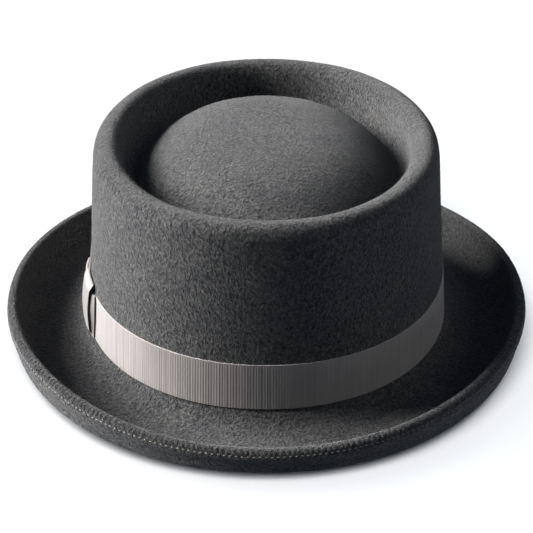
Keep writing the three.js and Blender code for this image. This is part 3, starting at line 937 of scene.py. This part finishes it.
def sweatband():
    low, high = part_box("sweatband")
    stations = 721
    half_gap = 0.003
    turns = BACK_TURN + np.linspace(half_gap, FULL_TURN - half_gap, stations)
    z = np.linspace(low.z, high.z, 31)
    wave = (np.sin(5 * turns)[:, None] * (z - low.z) / (high.z - low.z) * 0.35 * MM
            + 0.1 * MM * np.sin(23 * turns[:, None] + 160 * z))
    inner_u = sweatband_inner(z) + wave * 0.5
    outer_u = inner_u + LEATHER
    round_top = 1 - np.clip((high.z - z) / (0.8 * MM), 0, 1)
    points = np.concatenate([oval(inner_u + 0.35 * MM * round_top, z, turns[:, None]),
                             oval(outer_u[:, ::-1], z[::-1], turns[:, None])], 1)
    faces = [f[:, ::-1] for f in closed_strip(points)]
    finish_piece(add_mesh("leather_sweatband", points, faces, leather), "leather", "sweatband")


def sweatband_stitches():
    low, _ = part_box("sweatband")
    z = low.z + 3 * MM
    turns, _ = even_turns(sweatband_inner(z), z, SEAM_STITCHES, BACK_TURN)
    centres, ahead, outward = frames_along(sweatband_inner(z), z, turns)
    thread_row("sweatband_seam_stitches", "sweatband_stitching", centres, ahead, -outward, *SEAM_THREAD)


def reed_tape():
    _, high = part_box("reed_tape")
    reed_low, reed_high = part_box("sweatband_reed")
    reed_z = (reed_low.z + reed_high.z) / 2
    centre = (wall_inner(reed_z) - 2.2 * MM, reed_z)
    roll = arc(centre, 1.9 * MM, math.radians(75), math.radians(340), 22)
    inner_roll = arc(centre, 1.4 * MM, math.radians(340), math.radians(75), 16)
    tail = wall_inner(high.z) - 0.4 * MM
    section = np.concatenate([
        roll, [[centre[0] + 2.0 * MM, reed_z + 1.2 * MM], [tail, high.z], [tail - 0.5 * MM, high.z],
               [centre[0] + 1.5 * MM, reed_z + 1.5 * MM]], inner_roll])
    stations = 900
    turns = full_turns(stations)
    ridges = 0.04 * MM * np.sin(turns * 450)
    on_roll = np.arange(len(section)) < len(roll)
    u = section[:, 0] - ridges[:, None] * on_roll
    points = oval(u, section[:, 1], turns[:, None])
    faces = [grid_faces(stations, len(section), wrap_rows=True, wrap_columns=True)[:, ::-1]]
    finish_piece(add_mesh("reed_tape_roll", points, faces, tape), "tape", "reed_tape")


def size_tag():
    """A blank woven tag on the leather, thicker at its folded hems."""
    low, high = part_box("size_tag")
    half_length, thickness = 9 * MM, 0.35 * MM
    run, rise = np.meshgrid(np.linspace(-1, 1, 61), np.linspace(0, 1, 31), indexing="ij")
    z = low.z + rise * (high.z - low.z)
    turn = BACK_TURN - math.radians(20) + run * half_length / HEAD_HALF_WIDTH
    hem = 1 - np.clip(np.minimum(1 - np.abs(run), np.minimum(rise, 1 - rise) * 2) / 0.12, 0, 1)
    weave = 0.12 * MM * hem + 0.02 * MM * np.sin(run * 90)
    face = sweatband_inner(z) - 0.35 * MM
    piece = sheet_mesh("blank_size_tag", oval(face, z, turn), oval(face - thickness - weave, z, turn), tag)
    finish_piece(piece, "tag", "size_tag")


def ribbon_loop(path, half_width, thickness):
    """Points of a small upright ribbon swept along a closed path, for the sweatband's bow."""
    normal = np.cross(unit(np.roll(path, -1, axis=0) - np.roll(path, 1, axis=0)), UP)
    corners = [(-1, -1), (-1, 1), (1, 1), (1, -1)]
    return np.stack([path + UP * half_width * a + normal * thickness * b / 2 for a, b in corners], 1)


def sweatband_bow():
    """A flat little bow: two flattened loops and a knot, in one row along the sweatband."""
    low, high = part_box("sweatband_bow")
    z = (low.z + high.z) / 2
    depth = sweatband_inner(z) - 0.5 * MM
    steps = 48
    angle = full_turns(steps)
    loop = (3.8 * MM, 0.75 * MM, 2.6 * MM)
    knot = (1.5 * MM, 1.05 * MM, 1.9 * MM)
    points, faces = [], []
    for centre_run, (half_run, half_deep, half_width) in ((-4.1 * MM, loop), (4.1 * MM, loop), (0.0, knot)):
        run = centre_run + half_run * np.sign(np.cos(angle)) * np.abs(np.cos(angle)) ** 0.7
        inward = 1.15 * MM + half_deep * np.sign(np.sin(angle)) * np.abs(np.sin(angle)) ** 0.8
        path = oval(depth - inward, z, BACK_TURN + run / HEAD_HALF_WIDTH)
        faces.append(grid_faces(steps, 4, wrap_rows=True, wrap_columns=True, offset=len(points) * steps * 4))
        points.append(ribbon_loop(path, half_width, 0.35 * MM).reshape(-1, 3))
    piece = add_mesh("small_sweatband_bow", np.concatenate(points), faces, tape, smooth=False)
    finish_piece(piece, "tape", "sweatband_bow")


# ---------------- lining
def lining_side():
    low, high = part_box("lining_side")
    stations = 1080
    turns = full_turns(stations)
    z = np.linspace(low.z, high.z, 25)
    gathers = noise_row(stations, (31, 47, 62, 89, 113), 14, 0.9)
    depth = 0.55 * MM + 0.45 * MM * gathers
    outer_u = wall_inner(z) - 0.4 * MM
    inner_u = outer_u - CLOTH - np.clip(depth, 0, 1.2 * MM)[:, None] * smoothstep(z, 43 * MM, 52 * MM)
    points = np.concatenate([oval(inner_u, z, turns[:, None]),
                             oval(outer_u[::-1], z[::-1], turns[:, None])], 1)
    faces = [grid_faces(stations, points.shape[1], wrap_rows=True, wrap_columns=True)[:, ::-1]]
    piece = finish_piece(add_mesh("satin_lining_side", points, faces, satin), "satin", "lining_side")


def lining_tip():
    low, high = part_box("lining_tip")
    rise_height = high.z - CLOTH - low.z
    base_z = low.z + 0.35 * MM
    thickness = CLOTH - 0.2 * MM
    share = np.linspace(0, 1, 61)[1:]
    stations = 720
    turns = full_turns(stations)
    u = share * high.x
    dome = np.clip(1 - (u / (56 * MM)) ** 2, 0, 1) ** 2 * rise_height
    pull = noise_row(stations, (18, 29, 41, 57), 17, 0.9)[:, None]
    pull = pull * (smoothstep(share, 0.55, 0.97) * 0.28 * MM)
    sag = 0.25 * MM * np.sin(3 * turns)[:, None] * (share * (1 - share) * 4)
    z = base_z + dome + np.abs(pull) + sag * 0.5
    under = ring_rows(oval(u, z, turns[:, None]))
    middle = axis_point(base_z + rise_height)
    points = np.concatenate([under, under + UP * thickness, middle, middle + UP * thickness])
    rings = len(share)
    base = rings * stations
    i = np.arange(stations)
    j = (i + 1) % stations
    last = base - stations
    faces = [grid_faces(rings, stations, wrap_columns=True)[:, ::-1],
             grid_faces(rings, stations, wrap_columns=True, offset=base),
             np.stack([i + last, j + last, j + last + base, i + last + base], 1),
             fan(2 * base, j, i), fan(2 * base + 1, i + base, j + base)]
    piece = finish_piece(add_mesh("satin_lining_tip", points, faces, satin), "satin", "lining_tip")


def lining_piping():
    low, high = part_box("lining_piping")
    z = (low.z + high.z) / 2
    radius = 0.8 * MM
    centre_u = wall_inner(z) - 0.5 * MM - radius
    stations, sides = 1440, 10
    turns = full_turns(stations)
    angle = full_turns(sides)
    girth = radius * (0.94 + 0.06 * np.sin(turns * 240)[:, None])
    points = oval(centre_u + girth * np.cos(angle), z + girth * np.sin(angle), turns[:, None])
    faces = [grid_faces(stations, sides, wrap_rows=True, wrap_columns=True)]
    finish_piece(add_mesh("satin_piping", points, faces, satin), "satin", "lining_piping")


# ---------------- build
felt_body()
felt_nap()
brim_stitches()
hat_band()
bow_leaf("bow_lower_leaf", "bow_under_leaf", BOW_HALF_LENGTH + 2.2 * MM, high_z=32.5 * MM, rest_gap=0.45 * MM,
         puff_depth=1.7 * MM, corner_drop=0.0, end_tuck=0.85, far_sag=0.9 * MM, seed=1.0)
bow_leaf("bow_upper_leaf", "bow_over_leaf", BOW_HALF_LENGTH - 1.2 * MM, high_z=36.7 * MM, rest_gap=1.3 * MM,
         puff_depth=1.8 * MM, corner_drop=1.3 * MM, end_tuck=0.0, far_sag=1.8 * MM, seed=2.6)
bow_knot()
sweatband()
sweatband_stitches()
reed_tape()
size_tag()
sweatband_bow()
lining_side()
lining_tip()
lining_piping()


def paint_node(node, material):
    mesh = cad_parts[node].data
    mesh.materials.clear()
    mesh.materials.append(material)


paint_node("brim_wire", wire_material())
paint_node("sweatband_reed", plastic_material())
paint_node("sweatband_joint_tape", tape)


# ---------------- floor and light
FLOOR_HALF = 6.0
WALL_RADIUS = 5.9
WALL_HEIGHT = 6.0
WALL_SIDES = 96
STAGE_COLOUR = (0.8, 0.8, 0.805, 1)
SKY_COLOUR = (0.62, 0.79, 1.0, 1)
SKY_STRENGTH = 0.19
WARM = (1.0, 0.99, 0.975)
FILL_WARM = (1.0, 0.99, 0.97)
WHITE = (1.0, 1.0, 1.0)

# name, turn from +X and height in degrees, energy, angular size in degrees, colour, lights the floor only
SUNS = (
    ("key_side", 179, 24, 10.0, 26, WARM, False),
    ("key_back", 153, 25, 11.0, 28, WARM, False),
    ("fill", 350, 32, 0.75, 36, FILL_WARM, False),
    ("wash", 258, 55, 3.9, 40, WHITE, True),
    ("floor_side", 165, 40, 1.2, 50, WHITE, True),
)


def make_floor():
    n = Nodes("studio_floor")
    n.set(Base_Color=STAGE_COLOUR, Roughness=0.9, Specular_IOR_Level=0.1)
    corners = np.array([[-1, -1, 0], [1, -1, 0], [1, 1, 0], [-1, 1, 0]]) * FLOOR_HALF
    floor = add_mesh("studio_floor", corners, [np.array([[0, 1, 2, 3]])], n.material, smooth=False)
    floor.location.z = -0.2 * MM
    floor.visible_diffuse = False
    return floor


def make_backdrop():
    """A plain bright wall round the floor."""
    n = Nodes("studio_backdrop")
    n.set(Base_Color=STAGE_COLOUR, Roughness=1.0, Specular_IOR_Level=0.0,
          Emission_Color=(*WHITE, 1), Emission_Strength=0.93)
    turns = full_turns(WALL_SIDES)
    points = np.stack([[WALL_RADIUS * np.cos(turns), WALL_RADIUS * np.sin(turns), np.full(WALL_SIDES, z)]
                       for z in (-0.01, WALL_HEIGHT)]).transpose(0, 2, 1)
    faces = [grid_faces(2, WALL_SIDES, wrap_columns=True)]
    wall = add_mesh("studio_backdrop", points, faces, n.material, smooth=False)
    wall.visible_diffuse = wall.visible_glossy = wall.visible_transmission = wall.visible_shadow = False


def make_sun(floor, name, turn, height, energy, angle, colour, floor_only):
    """A sun lamp that lights either the floor alone or everything but the floor."""
    data = bpy.data.lights.new(name, "SUN")
    data.energy = energy
    data.angle = math.radians(angle)
    data.color = colour
    lamp = bpy.data.objects.new(name, data)
    bpy.context.scene.collection.objects.link(lamp)
    turn, height = math.radians(turn), math.radians(height)
    towards = Vector((math.cos(height) * math.cos(turn), math.cos(height) * math.sin(turn), math.sin(height)))
    lamp.rotation_euler = towards.to_track_quat("Z", "Y").to_euler()
    linked = bpy.data.collections.new(name + "_link")
    linked.objects.link(floor)
    linked.collection_objects[0].light_linking.link_state = "INCLUDE" if floor_only else "EXCLUDE"
    lamp.light_linking.receiver_collection = linked


def make_light(floor):
    world = bpy.data.worlds.new("studio")
    world.use_nodes = True
    background = world.node_tree.nodes["Background"]
    background.inputs["Color"].default_value = SKY_COLOUR
    background.inputs["Strength"].default_value = SKY_STRENGTH
    bpy.context.scene.world = world
    for sun in SUNS:
        make_sun(floor, *sun)


make_light(make_floor())
make_backdrop()
bpy.context.scene.view_settings.view_transform = "Standard"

****

Given task: Within the material above, transcribe exactly the lines that run from the line holding "mesh = cad_parts[node].data" through the line holding "WHITE = (1.0, 1.0, 1.0)".

Solution to this problem:
    mesh = cad_parts[node].data
    mesh.materials.clear()
    mesh.materials.append(material)


paint_node("brim_wire", wire_material())
paint_node("sweatband_reed", plastic_material())
paint_node("sweatband_joint_tape", tape)


# ---------------- floor and light
FLOOR_HALF = 6.0
WALL_RADIUS = 5.9
WALL_HEIGHT = 6.0
WALL_SIDES = 96
STAGE_COLOUR = (0.8, 0.8, 0.805, 1)
SKY_COLOUR = (0.62, 0.79, 1.0, 1)
SKY_STRENGTH = 0.19
WARM = (1.0, 0.99, 0.975)
FILL_WARM = (1.0, 0.99, 0.97)
WHITE = (1.0, 1.0, 1.0)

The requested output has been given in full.